A day in the life of a nonprofit worker

1. What is your name, organization and job title (you don’t have to give your name/organization if you don’t want to- it can be anonymous)
MacArthur Antigua. Public Allies. Director of National Recruitment and Expansion. Public Allies advances diverse new leadership to strengthen communities, nonprofits and civic participation. Our main engine for this is through our AmeriCorps Apprenticeship Program In Fall ’09, we’ll have over 600 young adults doing 10 month nonprofit direct service apprenticeships in 18 different cities across the country. We’re about to complete our 15th program year, and after this current year, we’ll have over 2,800 alumni.

2. What is the first thing you do when you get in the office?
Finalize my to-do list for the day. Followed quickly by checking the Public Allies Twitter, Facebook, and Tumblr accounts, and then following up on e-mails.

3. How do you spend your lunch break?
I review the interesting articles that were tagged on the PA Twitter feed, check my personal facebook account, try to go for a quick walk outside if possible. If it’s not so nice outside, I’ll try to write informal correspondence to friends/colleagues so I don’t totally depend on the digital world.

4. Which part of your work do you enjoy most?
I really love working with our local site staff on innovating our recruitment practices. We have staff in over 18 cities, and it’s so much fun creating a space for them to think differently and imagine new strategies. I also enjoy the actual practice of recruitment itself – I’ve set up virtual “Info sessions” (over webinar/conference call) so I can personally present the Public Allies program to potential participants across the country, and that keeps me grounded. It’s easy to be stuck at 50,000 feet when working at a national office, so I really value the opportunities to be one-on-one/small group with local site staff, or potential participants. 12 years ago I was a participant in this program, 6 years ago, I directed our Chicago Apprenticeship Program. It’s tremendously satisfying to be in this position to work on a mission I really believe in, and be responsible for helping connect new people to this mission.

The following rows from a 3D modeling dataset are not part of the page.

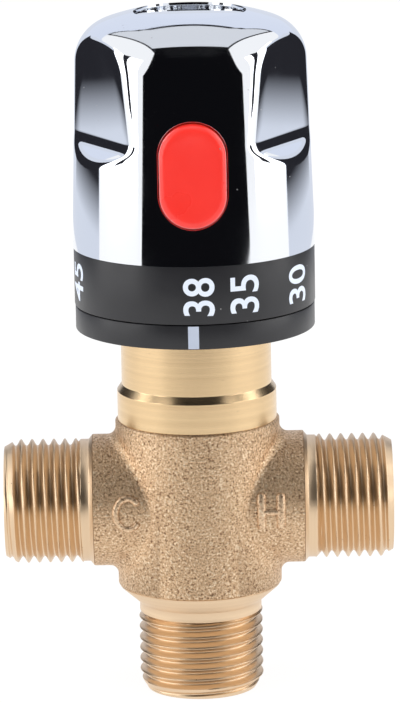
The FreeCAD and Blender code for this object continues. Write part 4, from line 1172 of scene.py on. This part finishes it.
# %% Letters C and H
letter_c = bmesh.new()
bow = [(2.05 * math.cos(math.radians(angle)), 2.65 * math.sin(math.radians(angle)))
       for angle in range(42, 319, 12)]
stroke(letter_c, bow, 1.15, 0.5)
wrapped_letter("letter_C", letter_c, -11.7)

letter_h = bmesh.new()
for side in (-1, 1):
    stroke(letter_h, line_points((side * 1.6, -2.6), (side * 1.6, 2.6)), 1.5, 0.55)
stroke(letter_h, line_points((-1.4, -0.1), (1.4, -0.1)), 1.1, 0.45)
wrapped_letter("letter_H", letter_h, 11.85)

# %% [markdown]
# ## Working springs
# ## Springs
#
# Springs change length as the part that they push moves. Each CAD coil is copied, and a copy can
# be made shorter by a fixed room towards the end that stands still. A spring of its own rigid
# shape would cut into the poppet, the spool or the button; these copies keep one shape and do not
# follow their joints.

# %% Springs


def working_spring(node, body, axis, standing, room=0.0):
    """A copy of a CAD spring, shortened by a fixed room towards its standing end (0 low, 1 high).

    Room is how much shorter than the CAD coil it is made, in millimetres.
    """
    number = axis.index(1)
    ends = span(node, number)
    low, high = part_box(node)
    anchor = [(low[index] + high[index]) / 2 for index in range(3)]
    anchor[number] = ends[standing] * MM
    length = ends[1] - ends[0]
    wire = copy_of(node)
    for vert in wire.verts:
        vert.co[number] -= (vert.co[number] - ends[standing]) * room / length
    coil = finish(node + "_coil", wire, STEEL, body, [node], sharp=60)
    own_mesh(coil)


working_spring("hot_check_spring", "valve", (1, 0, 0), 0)
working_spring("cold_check_spring", "valve", (1, 0, 0), 1)
working_spring("button_spring", "knob", (0, 1, 0), 1)
working_spring("return_spring", "valve", (0, 0, 1), 0, room=0.34)

# %% [markdown]
# ## Hidden and carried-over pieces
#
# The cartridge, seals and check valves keep their CAD shapes, which are already right.
# Each takes the finish of its slot in the record, so that what shows through the bores is brass,
# rubber, steel or white plastic, as it is when such a valve is taken apart.

# %% Finishes on the CAD pieces
for part in frame["record"]["subparts"]:
    node = nodes[part["node"] if "node" in part else part["name"]]
    node.data.materials.clear()
    node.data.materials.append(SLOT_FINISH[part["material_slot"]])
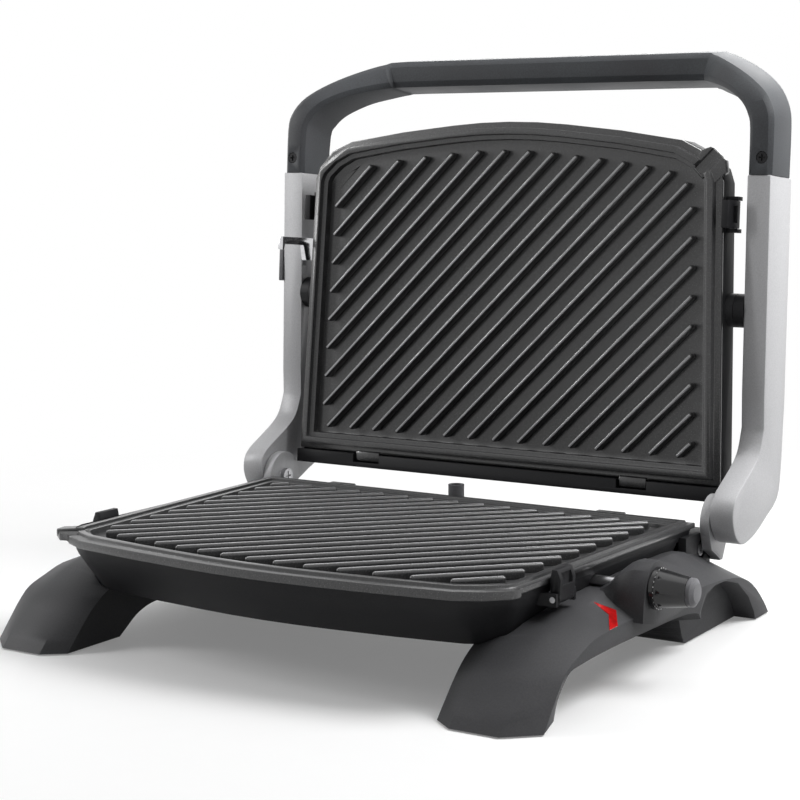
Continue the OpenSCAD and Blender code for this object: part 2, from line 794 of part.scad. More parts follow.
module upper_latch_right() {
    color(black) lid_pose() upper_latch_form();
}

translate([-origin_x, -origin_y, 0]) {
    base_housing();
    left_leg();
    right_leg();
    rubber_feet();
    leg_screws();
    hinge_bracket_left();
    hinge_bracket_right();
    bracket_screws();
    side_screws();
    hinge_pins();
    lower_heat_shield();
    lower_heater();
    heater_posts();
    thermostat_body();
    terminal_block();
    thermal_fuse();
    pilot_lamp();
    indicator_lens();
    cord_gland();
    wire_conduit();
    lock_peg();
    lower_latch_pins();
    lower_latch_springs();
    lower_latch_left();
    lower_latch_right();
    thermostat_shaft();
    control_knob();
    knob_cap();
    lower_plate();
    upper_plate();
    arm_left();
    arm_right();
    handle();
    handle_screws();
    hinge_washers();
    head_pivot_pins();
    lock_slider();
    lid_pan();
    lid_cover();
    cover_screws();
    upper_heat_shield();
    upper_heater();
    lid_terminal();
    upper_latch_pins();
    upper_latch_springs();
    upper_latch_left();
    upper_latch_right();
}
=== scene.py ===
# %% [markdown]
# An electric contact grill stands open on a white table. Its solids were made
# first, exactly, and are loaded here as a fixed frame, so every size and every
# joint is already true. Blender gives the solids their soft edges, their cast
# and moulded surfaces, the light and the camera.

# %% Load the frame
import json
import math
import bpy
from mathutils import Matrix, Vector


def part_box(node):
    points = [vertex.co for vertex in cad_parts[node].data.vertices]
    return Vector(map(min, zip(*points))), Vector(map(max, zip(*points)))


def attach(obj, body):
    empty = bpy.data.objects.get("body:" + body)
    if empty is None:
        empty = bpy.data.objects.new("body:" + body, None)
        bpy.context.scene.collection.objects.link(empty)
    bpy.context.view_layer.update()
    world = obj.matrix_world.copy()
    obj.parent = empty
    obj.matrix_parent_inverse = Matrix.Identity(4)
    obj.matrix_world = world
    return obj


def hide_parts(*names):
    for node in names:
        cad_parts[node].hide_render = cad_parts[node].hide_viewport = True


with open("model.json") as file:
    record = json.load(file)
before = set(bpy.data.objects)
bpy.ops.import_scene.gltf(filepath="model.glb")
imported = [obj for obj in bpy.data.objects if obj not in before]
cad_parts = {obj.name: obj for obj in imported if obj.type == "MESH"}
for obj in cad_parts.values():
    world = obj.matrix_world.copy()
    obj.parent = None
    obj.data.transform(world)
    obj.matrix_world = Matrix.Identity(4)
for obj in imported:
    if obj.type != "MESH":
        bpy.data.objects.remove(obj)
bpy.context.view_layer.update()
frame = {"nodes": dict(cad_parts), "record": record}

nodes = frame["nodes"]
bodies = frame["record"]["behaviour"]["bodies"]
body_with = {name: body for body, names in bodies.items() for name in names}
slot_of = {part["node"]: part["material_slot"] for part in frame["record"]["subparts"]}

# %% [markdown]
# The photograph looks down a little from the front right. Its upright lines
# stay nearly upright, so the camera is almost level and the picture is shifted
# instead of tilted further. The place of the camera came from matching the rims
# of both plates.

# %% Camera
SENSOR_MM = 36
LENS_MM = 83.25
SHIFT = (-0.094, -0.065)  # of the picture, in sensor widths
CAMERA_AT = (0.55535, -0.89968, 0.2651)
LOOKS_DOWN_DEG = 5.771
TURNED_DEG = 30.459

camera_data = bpy.data.cameras.new("photo_camera")
camera_data.sensor_width = SENSOR_MM
camera_data.lens = LENS_MM
camera_data.shift_x, camera_data.shift_y = SHIFT
camera = bpy.data.objects.new("photo_camera", camera_data)
camera.location = CAMERA_AT
camera.rotation_euler = (math.radians(90 - LOOKS_DOWN_DEG), 0, math.radians(TURNED_DEG))
bpy.context.scene.collection.objects.link(camera)
bpy.context.scene.camera = camera
bpy.context.scene.view_settings.view_transform = "Standard"
print("camera", tuple(camera.location))

# %% [markdown]
# Every finish below is built from a few shader nodes. Colours are written as
# hex values, as a designer picks them on a screen, and one function turns them
# into the linear light that the shader works in. One more function adds a node
# together with its settings and links.

# %% Colours and nodes
def light_of(hex_colour):
    """A screen colour such as 3a3a3c as linear red, green, blue and alpha."""
    parts = [int(hex_colour[i:i + 2], 16) / 255 for i in (0, 2, 4)]
    linear = [c / 12.92 if c <= 0.04045 else ((c + 0.055) / 1.055) ** 2.4 for c in parts]
    return (*linear, 1.0)


def put(tree, kind, inputs=None, **settings):
    """Adds a shader node. An input is a number, a colour, or the output that feeds it."""
    made = tree.nodes.new("ShaderNode" + kind)
    for name, value in settings.items():
        setattr(made, name, value)
    for name, value in (inputs or {}).items():
        if isinstance(value, bpy.types.NodeSocket):
            tree.links.new(value, made.inputs[name])
        else:
            made.inputs[name].default_value = value
    return made


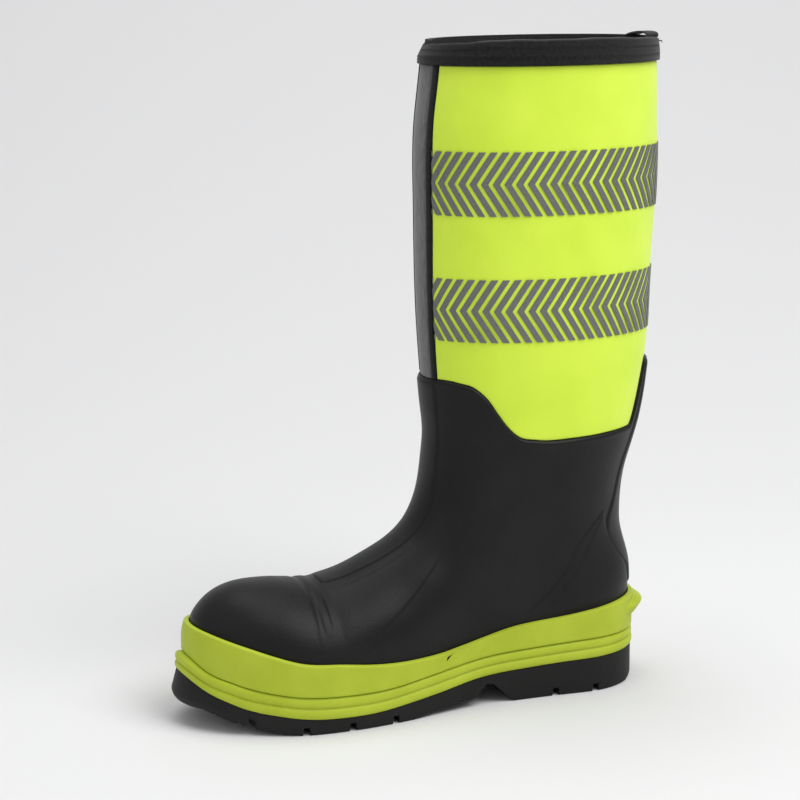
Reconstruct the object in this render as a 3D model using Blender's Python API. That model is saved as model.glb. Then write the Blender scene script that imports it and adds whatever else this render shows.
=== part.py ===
"""Tall left-foot safety boot for fire crews: neoprene shaft, rubber foot, steel cap, lugged sole.

Metres.  +Z is up, the toe points to -Y and the wearer's outer (lateral) side is +X.  The origin
lies on the ground, in the middle of the whole boot's outline.

The upper is one smooth surface that depends on two parameters.  u runs from 0 at the sole edge
to 1 at the collar.  v runs once around the boot: 0 down the front, 0.25 on the lateral side,
0.5 down the back and 0.75 on the medial side.  Every layer of the upper is a closed shell
between two distances from that surface, over its own patch of u and v.
"""

import math

import bpy
import numpy as np
from mathutils import Matrix, Vector

# ------------------------------------------------------------------ overall sizes
SOLE_LENGTH = 0.300
BOOT_HEIGHT = 0.4065
SHAFT_DEPTH = 0.1545
CALF_OVERHANG = 0.018
BALL_WIDTH = 0.097
TOE_WIDTH = 0.100
WAIST_WIDTH = 0.070
HEEL_WIDTH = 0.074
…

5. Please finish this sentence: If someone wanted my job, they would have to…..
Have to be able to blend the new-school (understanding the generational shift in the NPO workplace, as well as the technology that allows us to manage a national virtual team of 18 different cities and staff), and yet master the “old-school” style of community organizing (ability to listen deeply, the one-on-one relationship, and setting/celebrating victories).

6. What advice or tips do you have for other nonprofit professionals in your position?
In terms of the content (which is “recruitment” of young adults): Follow the generational trends in terms of work, leisure and finance. Invent methods to share those insights (slideshare, live workshops, etc). In terms of the mode (working nationally, albeit virtually): keep building relationships across the country, be nimble with the new technology/social media. Before this gig, I had founded my own nonprofit consultancy (Massive Creativity), and I learned that it’s all about doing the work – I had to keep “gigging” to make money, keep my skills sharp, and support relationships. Like Encyclopedia Brown said, “No Case Too Small.” If you can’t get paid, then keep doing pro-bono stuff so that others can witness your work. Now that I’m back in “institutional” life, and that I don’t have to create my own projects/work, I’ve still found that notion of “constant gigging” still helps. Little side projects could become innovations that inform your work, or it could be useful contributions to colleagues to support the work-at large, and just build good karma and goodwill.